• THE PROBLEM:
Repeat exactly the stretch of lines from the line containing "left_joining_link();" through the line containing "points = [vertex.co", both included, and nothing else.

3D code data
******

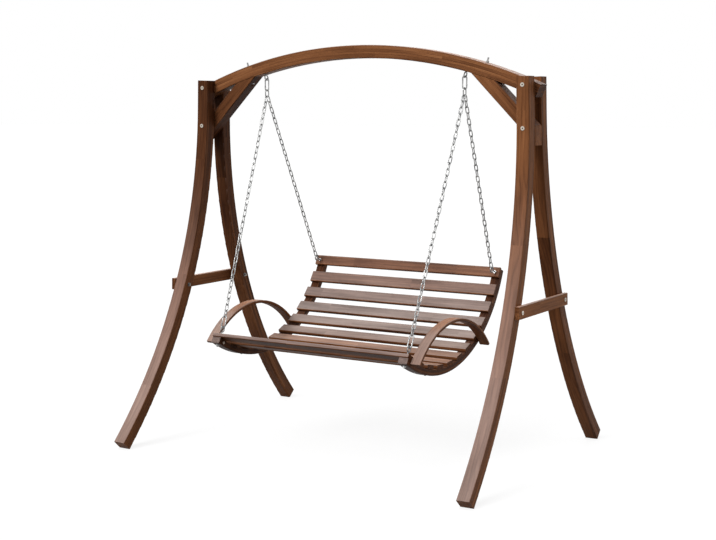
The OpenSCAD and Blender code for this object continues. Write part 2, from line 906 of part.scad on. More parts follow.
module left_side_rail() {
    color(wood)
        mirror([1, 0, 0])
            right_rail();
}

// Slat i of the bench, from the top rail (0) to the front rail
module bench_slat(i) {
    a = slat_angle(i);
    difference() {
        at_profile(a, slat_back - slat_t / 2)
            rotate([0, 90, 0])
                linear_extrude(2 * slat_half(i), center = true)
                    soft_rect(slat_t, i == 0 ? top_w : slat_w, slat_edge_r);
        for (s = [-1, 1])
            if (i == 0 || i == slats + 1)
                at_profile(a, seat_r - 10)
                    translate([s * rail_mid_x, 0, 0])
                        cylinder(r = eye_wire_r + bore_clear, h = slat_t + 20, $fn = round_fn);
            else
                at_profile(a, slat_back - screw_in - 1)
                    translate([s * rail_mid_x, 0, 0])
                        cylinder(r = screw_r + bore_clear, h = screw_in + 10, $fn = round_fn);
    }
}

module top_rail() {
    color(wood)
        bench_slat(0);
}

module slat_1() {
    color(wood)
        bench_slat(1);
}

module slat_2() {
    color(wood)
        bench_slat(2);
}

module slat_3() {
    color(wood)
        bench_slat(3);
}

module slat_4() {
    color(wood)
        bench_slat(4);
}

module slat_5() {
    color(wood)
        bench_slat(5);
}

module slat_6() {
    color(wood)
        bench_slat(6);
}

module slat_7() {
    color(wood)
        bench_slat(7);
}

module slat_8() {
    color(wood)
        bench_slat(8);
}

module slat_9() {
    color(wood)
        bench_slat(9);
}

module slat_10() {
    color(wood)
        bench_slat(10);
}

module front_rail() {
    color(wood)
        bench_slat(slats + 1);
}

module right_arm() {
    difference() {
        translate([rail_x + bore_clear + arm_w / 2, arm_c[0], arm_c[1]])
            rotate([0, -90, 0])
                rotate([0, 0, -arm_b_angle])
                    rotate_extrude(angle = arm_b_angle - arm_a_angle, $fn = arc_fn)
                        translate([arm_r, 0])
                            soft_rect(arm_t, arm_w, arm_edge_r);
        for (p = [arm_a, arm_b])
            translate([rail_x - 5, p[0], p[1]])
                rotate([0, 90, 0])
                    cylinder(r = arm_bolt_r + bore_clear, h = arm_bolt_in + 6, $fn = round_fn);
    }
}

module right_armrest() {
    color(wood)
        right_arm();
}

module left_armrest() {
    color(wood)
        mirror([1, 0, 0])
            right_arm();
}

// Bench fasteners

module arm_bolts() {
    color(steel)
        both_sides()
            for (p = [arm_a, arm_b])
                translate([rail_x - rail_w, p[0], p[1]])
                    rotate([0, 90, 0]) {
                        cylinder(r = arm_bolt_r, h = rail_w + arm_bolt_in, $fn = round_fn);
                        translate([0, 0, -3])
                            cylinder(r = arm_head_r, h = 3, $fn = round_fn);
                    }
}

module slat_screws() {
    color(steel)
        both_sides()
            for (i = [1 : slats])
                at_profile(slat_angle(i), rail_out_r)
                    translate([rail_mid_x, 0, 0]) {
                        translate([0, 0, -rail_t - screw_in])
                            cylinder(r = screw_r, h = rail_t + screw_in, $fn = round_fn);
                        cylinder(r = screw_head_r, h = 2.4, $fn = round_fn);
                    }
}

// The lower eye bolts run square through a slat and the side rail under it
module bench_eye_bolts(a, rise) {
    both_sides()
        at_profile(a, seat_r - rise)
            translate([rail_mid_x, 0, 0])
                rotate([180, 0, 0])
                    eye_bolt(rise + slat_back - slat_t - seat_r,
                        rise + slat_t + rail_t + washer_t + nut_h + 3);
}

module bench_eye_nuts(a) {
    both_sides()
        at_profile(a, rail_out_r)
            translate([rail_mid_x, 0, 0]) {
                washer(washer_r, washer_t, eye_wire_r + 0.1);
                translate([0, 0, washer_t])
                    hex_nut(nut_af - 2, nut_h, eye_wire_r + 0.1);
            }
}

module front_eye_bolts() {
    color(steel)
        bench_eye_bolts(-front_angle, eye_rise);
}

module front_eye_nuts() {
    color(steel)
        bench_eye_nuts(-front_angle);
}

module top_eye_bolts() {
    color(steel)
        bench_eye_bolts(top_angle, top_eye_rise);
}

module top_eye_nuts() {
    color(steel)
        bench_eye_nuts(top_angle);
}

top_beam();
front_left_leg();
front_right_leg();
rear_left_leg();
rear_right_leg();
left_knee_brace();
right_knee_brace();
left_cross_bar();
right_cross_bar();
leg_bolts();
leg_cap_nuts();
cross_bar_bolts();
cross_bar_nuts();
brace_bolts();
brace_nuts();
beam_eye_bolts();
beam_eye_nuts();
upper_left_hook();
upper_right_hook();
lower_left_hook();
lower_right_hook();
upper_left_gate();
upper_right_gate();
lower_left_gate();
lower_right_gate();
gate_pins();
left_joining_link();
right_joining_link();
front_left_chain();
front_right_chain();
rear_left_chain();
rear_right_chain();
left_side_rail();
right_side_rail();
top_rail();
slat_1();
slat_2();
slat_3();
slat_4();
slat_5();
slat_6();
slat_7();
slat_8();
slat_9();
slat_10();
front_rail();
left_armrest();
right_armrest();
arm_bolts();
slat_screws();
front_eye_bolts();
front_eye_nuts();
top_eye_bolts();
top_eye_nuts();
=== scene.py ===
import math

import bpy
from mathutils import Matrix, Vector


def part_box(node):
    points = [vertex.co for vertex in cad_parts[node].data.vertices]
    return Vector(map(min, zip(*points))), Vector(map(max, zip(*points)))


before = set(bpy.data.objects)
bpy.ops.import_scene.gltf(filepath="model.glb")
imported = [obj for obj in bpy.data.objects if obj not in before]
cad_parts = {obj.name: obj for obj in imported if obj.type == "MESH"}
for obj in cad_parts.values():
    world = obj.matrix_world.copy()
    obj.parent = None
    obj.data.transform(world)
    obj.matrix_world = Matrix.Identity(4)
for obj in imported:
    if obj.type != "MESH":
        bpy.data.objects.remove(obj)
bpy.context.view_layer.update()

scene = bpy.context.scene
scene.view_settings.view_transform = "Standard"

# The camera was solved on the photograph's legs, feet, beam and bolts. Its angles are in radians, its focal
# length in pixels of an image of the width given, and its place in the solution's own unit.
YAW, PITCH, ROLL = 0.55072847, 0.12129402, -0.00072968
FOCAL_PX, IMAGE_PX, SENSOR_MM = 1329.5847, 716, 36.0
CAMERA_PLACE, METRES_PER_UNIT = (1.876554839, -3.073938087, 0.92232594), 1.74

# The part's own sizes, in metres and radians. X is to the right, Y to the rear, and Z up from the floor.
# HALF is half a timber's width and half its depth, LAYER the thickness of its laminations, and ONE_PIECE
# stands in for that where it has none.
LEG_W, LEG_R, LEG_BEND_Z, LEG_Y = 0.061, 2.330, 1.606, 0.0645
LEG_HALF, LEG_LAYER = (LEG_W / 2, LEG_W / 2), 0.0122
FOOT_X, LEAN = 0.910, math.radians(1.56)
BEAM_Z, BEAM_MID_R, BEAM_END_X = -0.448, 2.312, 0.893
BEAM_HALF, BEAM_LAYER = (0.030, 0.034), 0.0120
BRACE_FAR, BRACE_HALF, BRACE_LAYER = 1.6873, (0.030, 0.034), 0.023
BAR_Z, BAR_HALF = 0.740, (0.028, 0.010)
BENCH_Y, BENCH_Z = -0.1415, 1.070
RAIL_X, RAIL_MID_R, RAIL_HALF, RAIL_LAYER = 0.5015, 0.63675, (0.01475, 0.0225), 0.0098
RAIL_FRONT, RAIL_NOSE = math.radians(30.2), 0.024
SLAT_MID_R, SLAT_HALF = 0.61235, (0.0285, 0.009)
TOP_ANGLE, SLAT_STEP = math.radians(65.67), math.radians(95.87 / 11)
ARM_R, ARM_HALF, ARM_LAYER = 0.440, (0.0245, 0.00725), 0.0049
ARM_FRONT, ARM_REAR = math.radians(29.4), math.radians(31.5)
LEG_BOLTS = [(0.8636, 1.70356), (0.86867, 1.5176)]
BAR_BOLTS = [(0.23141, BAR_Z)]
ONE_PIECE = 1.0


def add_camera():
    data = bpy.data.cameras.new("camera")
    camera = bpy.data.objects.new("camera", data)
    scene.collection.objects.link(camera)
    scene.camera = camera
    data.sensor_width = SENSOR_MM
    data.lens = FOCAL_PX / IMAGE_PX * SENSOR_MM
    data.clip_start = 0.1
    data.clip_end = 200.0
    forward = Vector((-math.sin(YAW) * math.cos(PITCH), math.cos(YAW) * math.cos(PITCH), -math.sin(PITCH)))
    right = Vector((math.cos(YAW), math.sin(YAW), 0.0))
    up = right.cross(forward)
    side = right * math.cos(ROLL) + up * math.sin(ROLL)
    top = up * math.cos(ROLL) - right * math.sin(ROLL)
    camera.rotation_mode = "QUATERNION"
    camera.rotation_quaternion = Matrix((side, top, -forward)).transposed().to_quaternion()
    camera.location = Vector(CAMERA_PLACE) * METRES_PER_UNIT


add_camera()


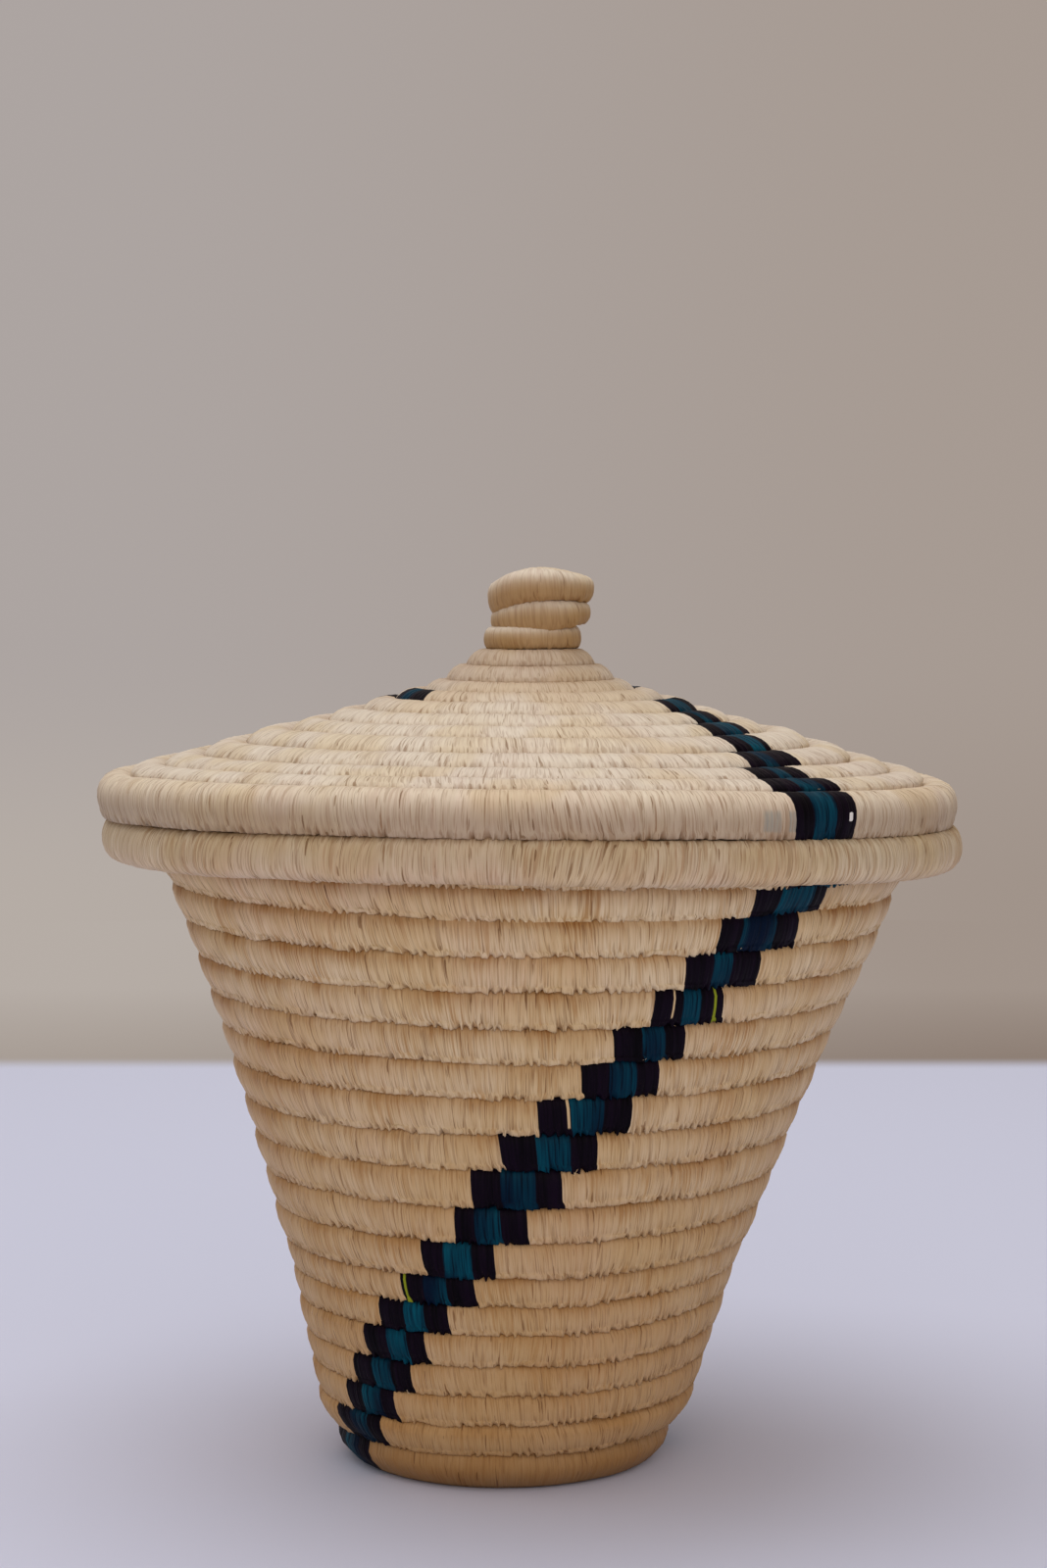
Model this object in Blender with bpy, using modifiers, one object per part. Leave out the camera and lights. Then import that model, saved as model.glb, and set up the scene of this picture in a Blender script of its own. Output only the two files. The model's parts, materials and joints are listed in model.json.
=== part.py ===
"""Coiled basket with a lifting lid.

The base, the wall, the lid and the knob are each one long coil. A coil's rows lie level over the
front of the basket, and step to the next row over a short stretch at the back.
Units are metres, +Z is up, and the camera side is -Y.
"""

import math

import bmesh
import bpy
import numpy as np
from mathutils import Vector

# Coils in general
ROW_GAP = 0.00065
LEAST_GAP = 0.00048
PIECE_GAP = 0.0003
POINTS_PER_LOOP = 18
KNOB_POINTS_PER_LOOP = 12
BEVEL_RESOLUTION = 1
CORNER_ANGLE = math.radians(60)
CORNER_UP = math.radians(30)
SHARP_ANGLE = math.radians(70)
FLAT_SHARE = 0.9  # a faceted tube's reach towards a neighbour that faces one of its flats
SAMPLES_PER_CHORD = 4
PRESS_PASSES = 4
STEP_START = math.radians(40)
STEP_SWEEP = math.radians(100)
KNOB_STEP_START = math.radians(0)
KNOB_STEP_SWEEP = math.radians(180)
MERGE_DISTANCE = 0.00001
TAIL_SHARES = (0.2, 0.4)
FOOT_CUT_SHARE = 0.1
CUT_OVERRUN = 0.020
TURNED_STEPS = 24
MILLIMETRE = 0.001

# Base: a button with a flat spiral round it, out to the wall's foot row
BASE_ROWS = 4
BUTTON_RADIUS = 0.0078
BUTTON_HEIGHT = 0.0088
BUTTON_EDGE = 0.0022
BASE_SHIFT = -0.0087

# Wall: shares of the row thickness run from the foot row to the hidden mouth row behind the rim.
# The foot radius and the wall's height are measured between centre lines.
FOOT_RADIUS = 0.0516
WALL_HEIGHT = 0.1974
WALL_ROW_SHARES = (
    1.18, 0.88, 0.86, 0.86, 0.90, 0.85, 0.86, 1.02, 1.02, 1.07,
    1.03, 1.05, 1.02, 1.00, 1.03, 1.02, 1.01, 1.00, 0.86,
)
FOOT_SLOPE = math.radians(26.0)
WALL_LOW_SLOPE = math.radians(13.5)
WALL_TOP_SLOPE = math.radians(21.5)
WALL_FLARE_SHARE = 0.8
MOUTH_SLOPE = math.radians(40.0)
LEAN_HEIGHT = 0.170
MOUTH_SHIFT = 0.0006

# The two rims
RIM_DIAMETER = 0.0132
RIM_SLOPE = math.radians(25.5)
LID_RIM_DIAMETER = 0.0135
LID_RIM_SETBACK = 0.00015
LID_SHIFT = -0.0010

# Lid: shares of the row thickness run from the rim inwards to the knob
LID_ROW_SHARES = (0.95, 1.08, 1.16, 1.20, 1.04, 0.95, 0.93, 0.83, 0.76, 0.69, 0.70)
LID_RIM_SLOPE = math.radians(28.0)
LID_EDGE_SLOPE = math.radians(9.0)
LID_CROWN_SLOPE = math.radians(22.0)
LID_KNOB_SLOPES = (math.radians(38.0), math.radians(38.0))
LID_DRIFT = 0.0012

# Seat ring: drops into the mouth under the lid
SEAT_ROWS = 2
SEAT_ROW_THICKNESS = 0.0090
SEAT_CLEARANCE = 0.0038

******

• REPLY:
left_joining_link();
right_joining_link();
front_left_chain();
front_right_chain();
rear_left_chain();
rear_right_chain();
left_side_rail();
right_side_rail();
top_rail();
slat_1();
slat_2();
slat_3();
slat_4();
slat_5();
slat_6();
slat_7();
slat_8();
slat_9();
slat_10();
front_rail();
left_armrest();
right_armrest();
arm_bolts();
slat_screws();
front_eye_bolts();
front_eye_nuts();
top_eye_bolts();
top_eye_nuts();
=== scene.py ===
import math

import bpy
from mathutils import Matrix, Vector


def part_box(node):
    points = [vertex.co for vertex in cad_parts[node].data.vertices]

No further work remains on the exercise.